**DATASET ROWS**
◆ ◆ ◆ ◆

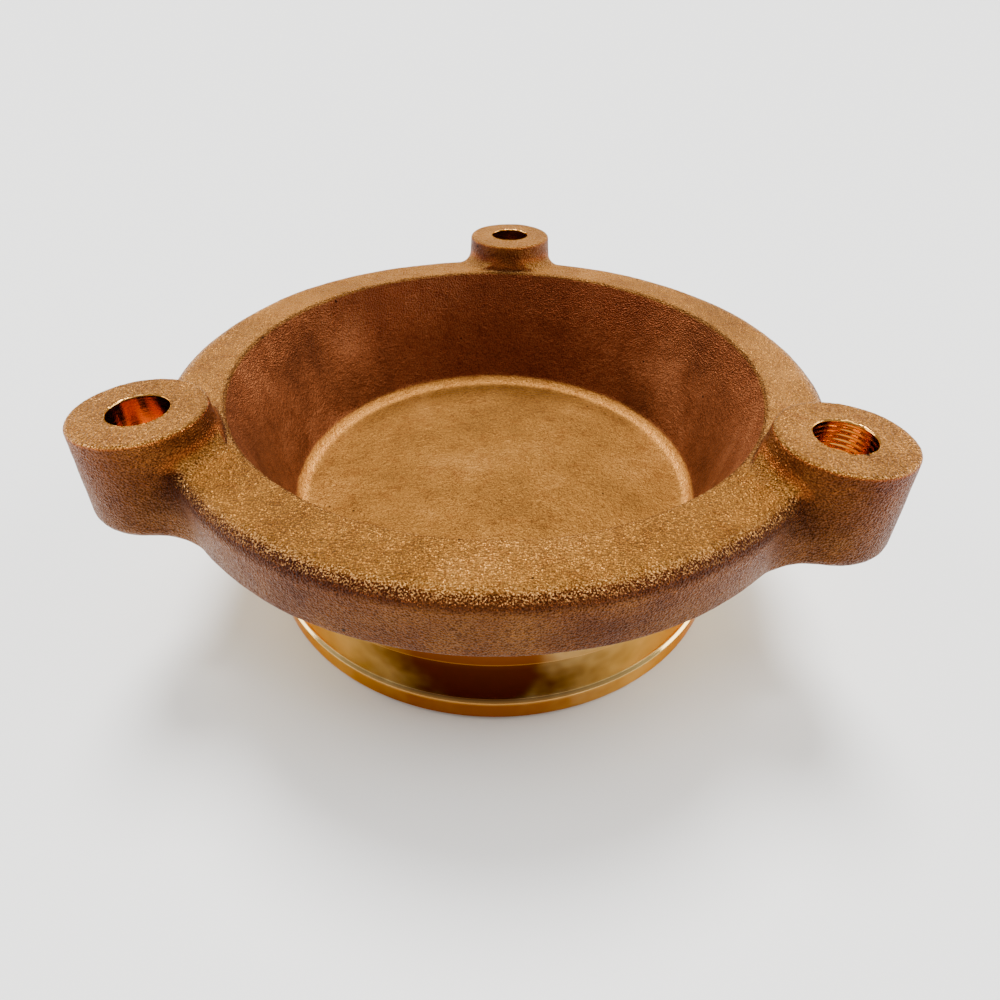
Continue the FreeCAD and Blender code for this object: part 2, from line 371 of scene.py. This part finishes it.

◆ ◆ ◆ ◆

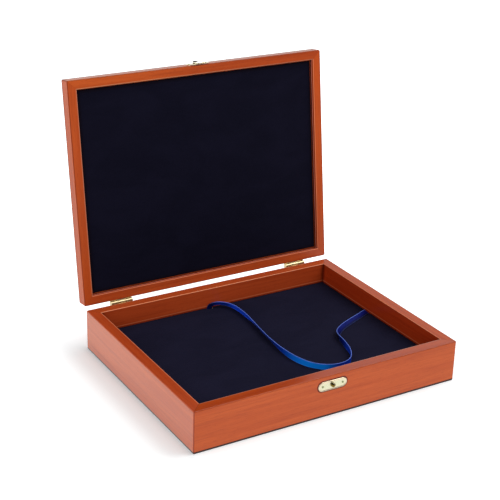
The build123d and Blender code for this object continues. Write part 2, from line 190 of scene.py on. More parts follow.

◆ ◆ ◆ ◆

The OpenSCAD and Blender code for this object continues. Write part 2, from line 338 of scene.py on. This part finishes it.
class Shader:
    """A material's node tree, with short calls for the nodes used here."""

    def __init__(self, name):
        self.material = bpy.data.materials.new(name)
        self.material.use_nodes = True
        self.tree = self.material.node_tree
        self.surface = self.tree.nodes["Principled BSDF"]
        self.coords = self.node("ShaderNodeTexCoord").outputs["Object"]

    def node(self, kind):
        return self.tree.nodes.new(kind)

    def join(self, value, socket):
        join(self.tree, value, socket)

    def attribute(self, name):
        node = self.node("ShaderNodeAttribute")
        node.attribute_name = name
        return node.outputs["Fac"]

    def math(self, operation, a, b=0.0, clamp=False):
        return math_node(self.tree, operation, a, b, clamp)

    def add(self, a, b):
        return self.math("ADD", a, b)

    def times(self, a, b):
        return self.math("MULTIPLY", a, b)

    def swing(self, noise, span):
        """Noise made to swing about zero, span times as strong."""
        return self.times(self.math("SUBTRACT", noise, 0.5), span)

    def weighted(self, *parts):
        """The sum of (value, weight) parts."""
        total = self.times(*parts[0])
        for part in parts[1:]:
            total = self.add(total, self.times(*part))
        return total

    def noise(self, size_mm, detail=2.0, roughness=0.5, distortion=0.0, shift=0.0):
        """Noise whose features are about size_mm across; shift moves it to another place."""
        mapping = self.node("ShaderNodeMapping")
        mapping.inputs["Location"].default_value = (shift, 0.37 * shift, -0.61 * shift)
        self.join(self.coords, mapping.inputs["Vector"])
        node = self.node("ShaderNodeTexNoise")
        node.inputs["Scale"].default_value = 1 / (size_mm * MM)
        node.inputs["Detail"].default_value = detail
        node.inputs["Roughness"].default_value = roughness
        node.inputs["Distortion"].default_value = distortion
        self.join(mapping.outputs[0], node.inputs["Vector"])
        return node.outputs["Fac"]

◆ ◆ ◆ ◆

**GOAL**
Your answer should be one number: how many lines of the listing include the word "Blender".

**TASK RESULT**
3